49. In the circumstances, the Court concludes that the grounds stated in the impugned decisions were not sufficient to justify the applicant being kept in detention for 3 years, 8 months and 6 days.
50. There has accordingly been a violation of Article 5 § 3 of the Convention.
II. APPLICATION OF ARTICLE 41 OF THE CONVENTION
51. Article 41 of the Convention provides:
“If the Court finds that there has been a violation of the Convention or the Protocols thereto, and if the internal law of the High Contracting Party concerned allows only partial reparation to be made, the Court shall, if necessary, afford just satisfaction to the injured party.”
52. The applicant claimed a sum of EUR 100,000 for non-pecuniary damage.
53. The Government averred that the applicant’s claim was inordinate. They asked the Court to rule that a finding of a violation of the Convention constituted in itself sufficient just satisfaction. Alternatively, the Government requested that the award be made on the basis of case-law in similar cases and with reference to domestic economic conditions.

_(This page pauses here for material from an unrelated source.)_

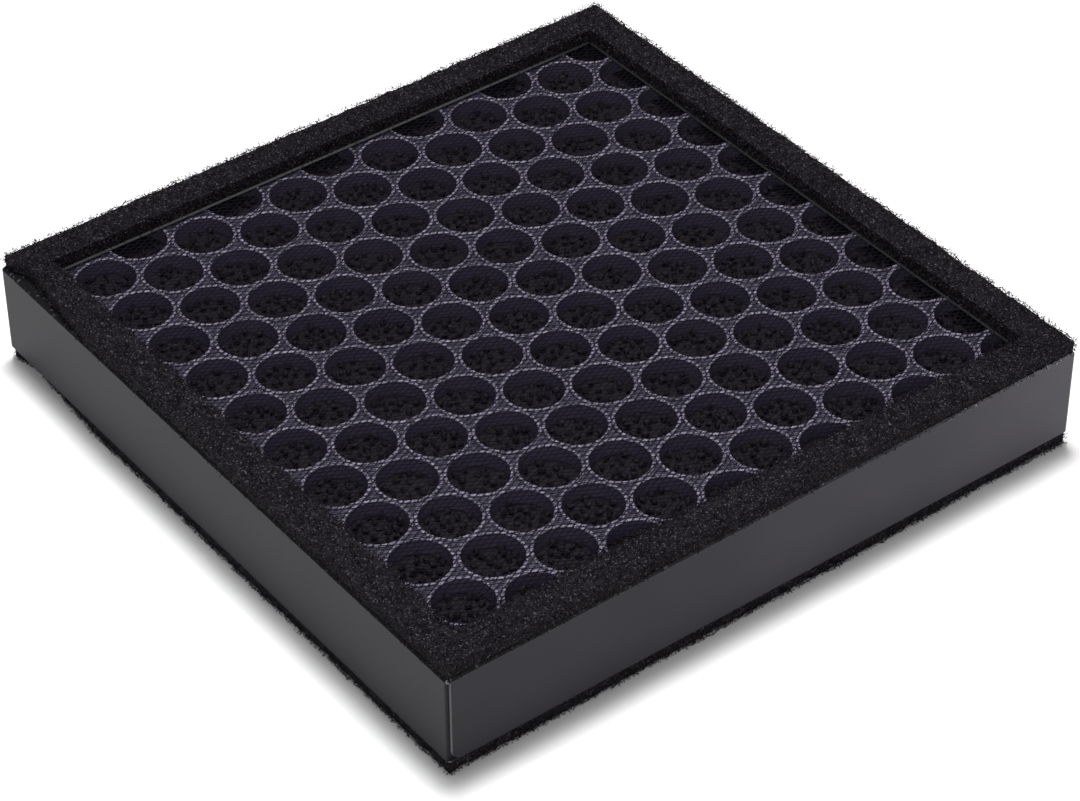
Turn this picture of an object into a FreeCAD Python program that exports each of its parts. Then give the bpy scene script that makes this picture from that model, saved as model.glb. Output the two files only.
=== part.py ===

54. The Court considers that, the applicant suffered non-pecuniary damage, such as distress resulting from the protracted length of his detention, which is not sufficiently compensated by the finding of violation of the Convention. In the circumstances of this particular case and deciding on an equitable basis, it awards the applicant EUR 3,500 under the head of non-pecuniary damage.
B. Costs and expenses
55. The applicant did not make any claim under this head.
C. Default interest
56. The Court considers it appropriate that the default interest should be based on the marginal lending rate of the European Central Bank, to which should be added three percentage points.
FOR THESE REASONS, THE COURT UNANIMOUSLY
1. Holds that there has been a violation of Article 5 § 3 of the Convention;
(a) that the respondent State is to pay the applicant, within three months from the date on which the judgment becomes final according to Article 44 § 2 of the Convention, EUR 3,500 (three thousand five hundred euros) in respect of non-pecuniary damage, plus any tax that may be chargeable, to be converted into Polish zlotys at the rate applicable at the date of the settlement;
(b) that from the expiry of the above-mentioned three months until settlement simple interest shall be payable on the above amount at a rate equal to the marginal lending rate of the European Central Bank during the default period plus three percentage points;
3. Dismisses the remainder of the applicant’s claim for just satisfaction.
Done in English, and notified in writing on 28 October 2004, pursuant to Rule 77 §§ 2 and 3 of the Rules of Court.